In a half is the soul of our charming hero Guido (Marcello Mastroianni 1924-1996), a famous Italian film director, who suffers from repressed creativity while he’s trying to film a sci-fi epic. Half thoughts, half dreams and half desires characterize him. He can’t make any decisions for fear of taking the wrong turn. “Half a man” who ironically, doesn’t believe in the “other half”. He doesn’t believe in anything except for the ghosts of his childhood who haunt him during the day and night.

A BLACK AND WHITE DREAM OF PERFECTION. A CINEMATIC MIRACLE. A KALEIDOSCOPIC SUBLIMINAL MESSAGE OF LOVE.

The film opens with a dream sequence. Trapped in a traffic jam feeling increasingly claustrophobic our main protagonist has a panic attack – his breathing is heavy. Taken by mysterious external forces, he’s suddenly flying over the city, just to fall back down on a nearby beach.

This is the very essence of the non-linear structure of the film; an extended conscious dream fusing itself with reality. Everything is blurred. One event which happens, in reality, becomes framed with another which is part of a memory, a dream or a fantasy. We’re never quite sure what is real and what is not. It’s an intentional choice to show us the multi-layered cake that is life, and the mess in the artist’s mind.

Guido (also being Federico Fellini’s alter-ego) is what you can call a sympathetic bastard. He’s vain, arrogant, impolite at times, but handsomely nonchalant and enigmatic. Easy to love. While trying to recover from his anxieties in a luxurious spa, he hires a critic to examine his ideas for the film. The critic brutally denigrates his poverty of poetic inspiration with the flavourless observations of a cold intellect. Guido is submerged by violent yet nostalgic childhood memories that in turn, mould into complex dreams of Freudian symbolism. Reality itself seems like a dream, a hallucination dipped in old-fashioned Catholic education that generates certain complexes. That eternal sense of guilt.

Federico Fellini, director par excellence who has become an adjective (fellinian), has written some of the best characters in the history of cinema. Guido, being one of them is also surrounded by an entourage of eccentric and mesmerizing women.
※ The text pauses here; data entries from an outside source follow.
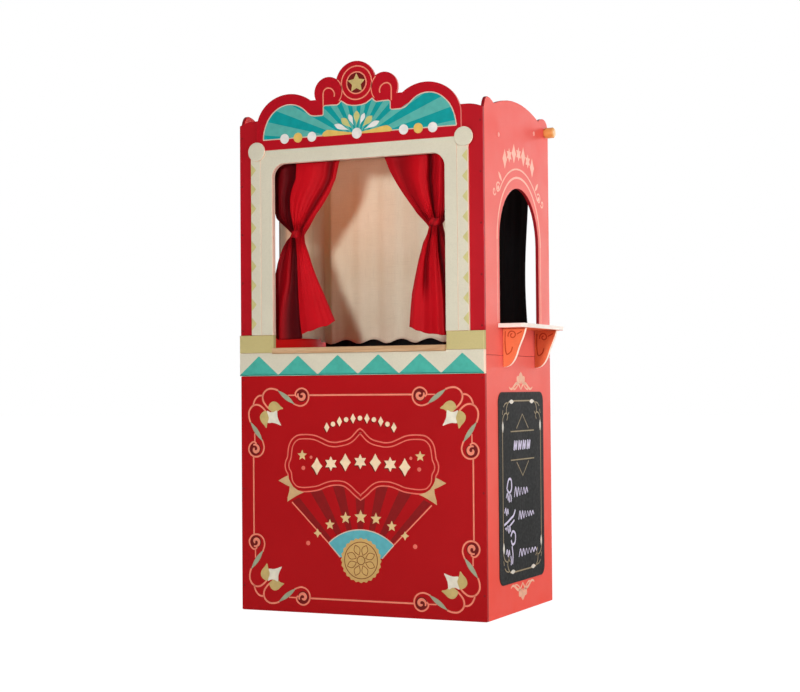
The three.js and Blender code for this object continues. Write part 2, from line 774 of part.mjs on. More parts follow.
// Like loft, but each end is closed by a strip between the ring's two long sides
function pairedLoft(rings) {
  const sideCount = rings[0].length;
  const faces = [];
  for (let r = 0; r + 1 < rings.length; r += 1) {
    for (let k = 0; k < sideCount; k += 1) {
      const a = r * sideCount + k;
      const b = r * sideCount + ((k + 1) % sideCount);
      faces.push(a, b, b + sideCount, a, b + sideCount, a + sideCount);
    }
  }
  const end = (rings.length - 1) * sideCount;
  for (let k = 0; k < sideCount / 2 - 1; k += 1) {
    const [a, b, c, d] = [k, k + 1, sideCount - 2 - k, sideCount - 1 - k];
    faces.push(a, c, b, a, d, c);
    faces.push(end + a, end + b, end + c, end + a, end + c, end + d);
  }
  return closedGeometry(rings.flat(), faces);
}

function tieGeometry(drape, sign) {
  const far = openingHalf - drape.waistInset + seatGap;
  const near = far - drape.waistWidth - 2 * seatGap;
  const half = curtainHalfDepth + seatGap;
  const [left, right] = sign > 0 ? [near, far] : [-far, -near];
  const band = roundedRectangle(left - tieThick, curtainRodY - half - tieThick, right + tieThick,
    curtainRodY + half + tieThick, tieCorner);
  const hole = new THREE.Path();
  hole.moveTo(left, curtainRodY - half).lineTo(right, curtainRodY - half);
  hole.lineTo(right, curtainRodY + half).lineTo(left, curtainRodY + half);
  band.holes.push(hole);
  return slab(band, tieHeight, cornerSteps);
}

function makeCurtains() {
  for (const { name, sign } of sides) {
    const drape = sign > 0 ? rightDrape : leftDrape;
    addMesh(`${name}_curtain`, curtainGeometry(drape, sign), redCloth);
    const bottom = openingTop - drape.waistDrop - tieHeight / 2;
    addPlan(`${name}_tie_band`, tieGeometry(drape, sign), redCloth, bottom);
  }
}

makeLowerFront();
makeUpperFront();
makeProscenium();
makeCrest();
makeStageBoard();
makeSides();
makeShelf();
makeChalkboard();
makeTieRails();
makeRearRod();
makeCurtainRod();
makeBentRail();
makeCurtains();
makeBackdrop();
makeBlackout();

export default stand;
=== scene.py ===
"""Puppet theater stand: paints, prints and cloths over the CAD frame."""
import json
import math

import bmesh
import bpy
from mathutils import Matrix, Vector


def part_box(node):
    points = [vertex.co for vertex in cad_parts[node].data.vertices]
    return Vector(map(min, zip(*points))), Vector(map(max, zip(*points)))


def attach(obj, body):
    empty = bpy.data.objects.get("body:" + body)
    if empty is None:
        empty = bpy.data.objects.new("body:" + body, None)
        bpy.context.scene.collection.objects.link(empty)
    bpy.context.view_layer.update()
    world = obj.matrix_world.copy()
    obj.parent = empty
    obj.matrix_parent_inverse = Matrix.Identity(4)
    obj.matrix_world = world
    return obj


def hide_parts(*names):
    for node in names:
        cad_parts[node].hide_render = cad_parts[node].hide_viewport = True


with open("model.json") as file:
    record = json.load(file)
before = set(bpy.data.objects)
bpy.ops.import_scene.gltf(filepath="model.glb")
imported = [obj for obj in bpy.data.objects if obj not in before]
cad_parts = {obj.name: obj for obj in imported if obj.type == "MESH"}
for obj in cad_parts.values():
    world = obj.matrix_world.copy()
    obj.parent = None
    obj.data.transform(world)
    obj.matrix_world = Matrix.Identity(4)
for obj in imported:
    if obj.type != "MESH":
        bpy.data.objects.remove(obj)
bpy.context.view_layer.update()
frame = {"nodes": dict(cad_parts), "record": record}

MM = 0.001
SIDES = (-1, 1)  # left, right
NODES = frame["nodes"]
SLOT_OF = {s["node"]: s["material_slot"] for s in frame["record"]["subparts"]}


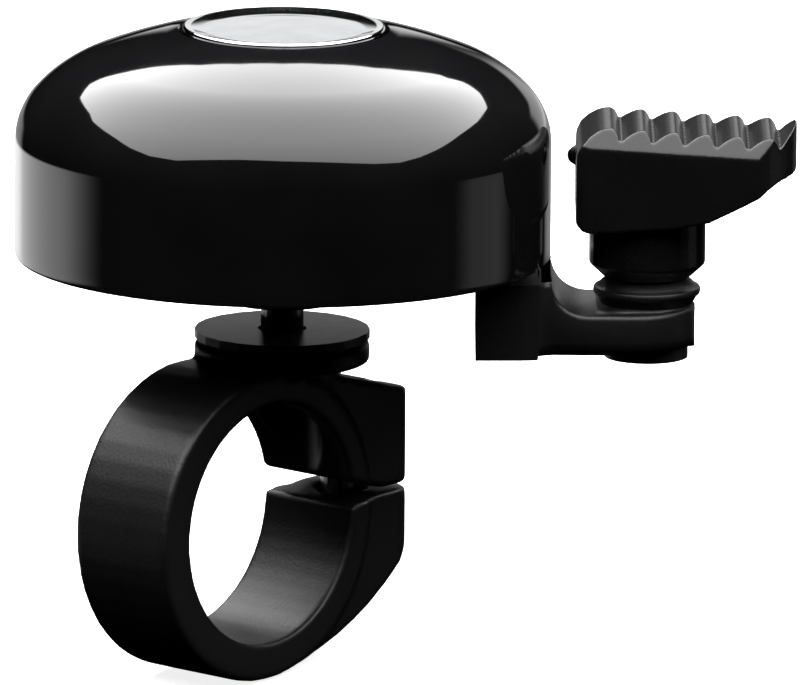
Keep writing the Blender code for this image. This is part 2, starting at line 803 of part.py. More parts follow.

These women are the kind of muses that belong in film. The mistress (Sandra Milo): an over-dressed, over-excited wanna-be. The caprice for the unsatisfied artist. The estranged wife(Anouk Aimée): too motherly to be sensual. She’s only loved when she’s not around. The prostitute (Eddra Grale): the childhood phantom. Voluptuous and monstrous. She dances on the beach for the joy of the schoolboys. The muse (Claudia Cardinale): who often appears to Guido as a daydream. Pure, light and good-hearted. Soft-spoken and beautiful, “grown-up among images of ancient beauty”. Beautiful is the scene in which Claudia appears in the flesh and tells him that he “does not know how to love”. Her statement becomes distinct when he has a chance to reconcile with his wife, but instead, he shuns the reconciliation – he is a director, a control-freak, even when he himself has lost all control.

Guido tries to throw himself into his memories to see if this can conjure inspiration for his film. His sexual awakening as a boy to the songs and the intense carnality of “the prostitute”, a woman who lived by the sea, the prohibition of the priests and a fantasy in which he lives in a household of all the women in his life who serve him and spoil him with abandon.

Underpinning the whole visual treat is a score by Nino Rota (1911-1979). A memorable score connects the very essence of the film – emulating the mood and rhythm of the movie’s non-linear structure of seemingly unrelated scenes. A black and white dream of perfection. A cinematic miracle. A kaleidoscopic subliminal message of love. Life is clearly a game in which each of us is on the stage performing our roles, and the only sane response to its turmoil is to join the circus, hands in love and celebrate the moment.